Paprykę przygotowujemy jak w przepisie na zupę. (Ogonek do śmieci, gniazda nasienne wyciągamy, paprykę siekamy, i do posiekanej dodajemy z powrotem nasiona. Rozcięte nasiona mogą nadać potrawie gorzkawy smak). Czosnek obieramy i siekamy, szalotka/cebula w drobną kostkę. Imbir ścieramy na drobnej tarce lub bardzo drobno siekamy. Nasiona kolendry rozgniatamy nożem (raz przyciskamy bokiem noża). Na patelni rozgrzewamy łyżkę oleju (nie na pełnej mocy bo czosnek się spali i będzie gorzki) i wrzucamy habanero, czosnek, szalotki/cebule, nasiona kolendry i imbir. Smażymy to chwilkę uważając, aby czosnek nie zbrązowiał. Po 30-40 sekundach dolewamy trochę oleju i wrzucamy obrane, oczyszczone i rozmrożone krewetki. Minutka z każdej strony i dolewamy przygotowany wcześniej sos i dodajemy Cayenne. Pozwalamy, aby sos się zagotował i wyłączamy ogień. Gotowe do serwisu. Krewetki proponuję podawać z ryżem i jakimś dobrym piwem. Moim zdaniem najlepiej będzie tutaj pasować "Atak Chmielu" Pinty dzięki swojemu cytrusowo-owocowemu aromatowi (swoją drogą polecam, jeśli ktoś jeszcze nie próbował. Ofc 18+).

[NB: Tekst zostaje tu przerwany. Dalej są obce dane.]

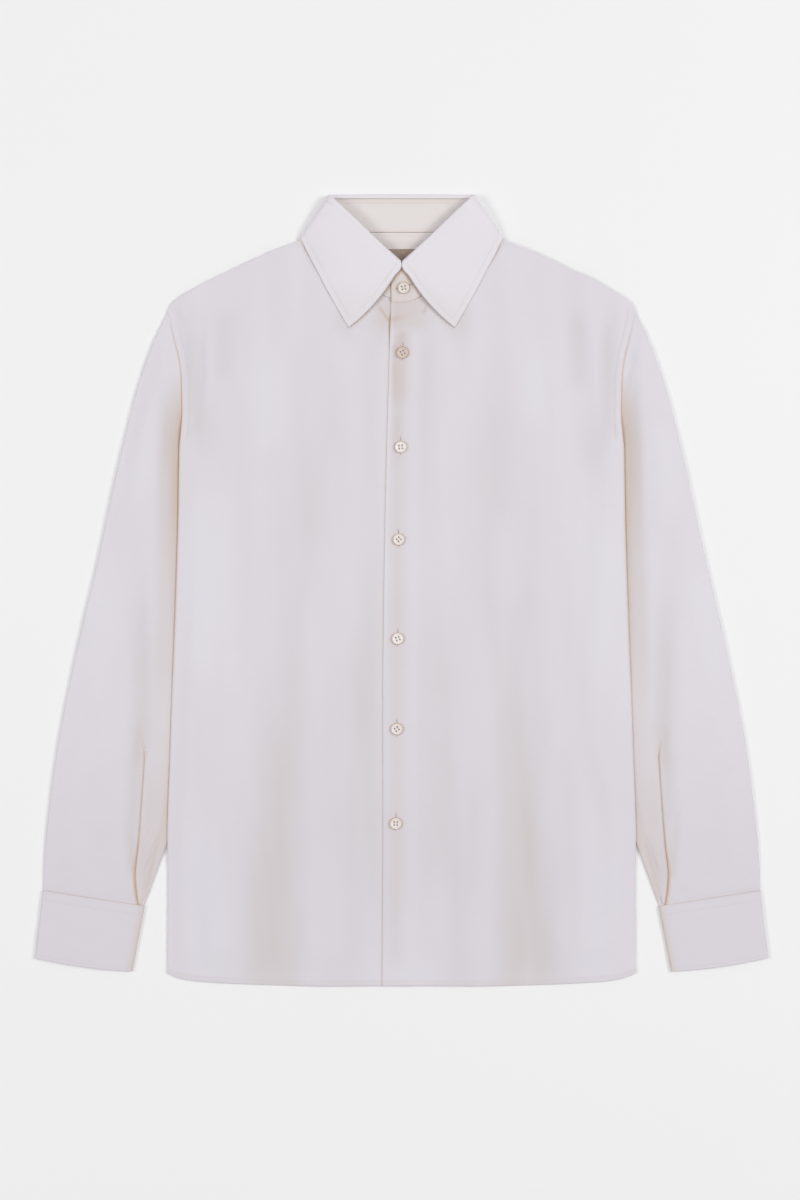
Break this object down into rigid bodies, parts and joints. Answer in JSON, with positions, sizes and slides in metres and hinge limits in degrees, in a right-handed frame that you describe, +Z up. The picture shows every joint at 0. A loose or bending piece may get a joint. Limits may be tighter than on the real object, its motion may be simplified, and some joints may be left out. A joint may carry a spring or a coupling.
{
  "type": "twill shirt",
  "caption": "Long-sleeved button-front twill shirt with a folded collar and barrel cuffs, laid flat on its back with its arms beside the body.",
  "frame": {"origin": "centre of the flat shirt's outline, on the surface that it lies on", "axes": "+X to the wearer's left, +Y from hem to collar, +Z up from the surface, out of the shirt's front"},
  "size_m": [0.756, 0.8133, 0.0166],
  "materials": {
    "twill": "off-white brushed cotton twill, matt with a slight sheen along the ribs",
    "label": "plain woven taupe tape",
    "buttons": "pearly cream resin with a darker rim"
  },
  "bodies": {
    "root": {"back_body": "twill", "yoke": "twill", "front_right": "twill", "front_left": "twill", "sleeve_left": "twill", "cuff_left": "twill", "sleeve_right": "twill", "cuff_right": "twill", "collar_stand": "twill", "collar_fall": "twill", "neck_label": "label", "button_stand": "buttons", "button_1": "buttons", "button_2": "buttons", "button_3": "buttons", "button_4": "buttons", "button_5": "buttons", "button_6": "buttons"}
  },
  "joints": []
}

To dwa przepisy jako pierwsze wpadły mi do głowy. Ostrzegam bo początkujący pasjonaci ostrości mogą nieźle pocierpieć. Szczerze pisząc ostre sosy można dodawać do wszystkiego. Lody z tabasco habanero, dla osób lubiących jajecznice z kechupem - wystarczy kilka kropli ostrego sosu i cała potrawa totalnie się zmienia. Mięso? kotlety? nie ma problemu. Łyżeczka CaJohn's Trinidad Scorpion BBQ i odkrywamy mielone na nowo ;d A może szarlotka ? Do jabłek wystarczy trochę Wanza's Wicked Temtation i ciasto awansuje na nowy, tropikalno-niebiański poziom, a jeśli wolimy bardziej tradycyjnie, Heartbreaking Dawn’s 1841 Ghost Pepper Sauce ze swoim gruszkowo-jabłkowym posmakiem. Założę się, że kanapka użytkownika Supermate, której zdjęcie wrzucił kilka postów wyżej smakowałaby jeszcze lepiej, gdyby dodać tam troszkę El Chupacabra hot sauce (którego jednym ze składników jest właśnie musztarda). Dostępność świeżych papryk w Polsce jest tak niska, że ciężko o nich w ogóle mówić (żeby nie narobić komuś smaku). Całe szczęście inaczej sprawa ma się z sosami. Na pierwszy rzut oka cena może przerażać. 50-60zł za sos 150ml. Nie pijemy ich jednak szklankami. Do potrawy dodaje się średnio kilka kropli, rzadziej łyżkę (inaczej sprawa ma się z tabasco, jednakże to też zupełnie inna moc i klasa cenowa). 1 sos 150ml ~100,000SHU średnio starcza na miesiąc, a czasem i dłużej, także w ostatecznym rozrachunku wcale nie jest tak drogo.
@piccolo. Ja zwykle tak samo, ale czasem mając już kilka sosów na półce, podczas gotowania czegoś danie aż się prosi o kilka kropli czegoś pysznego.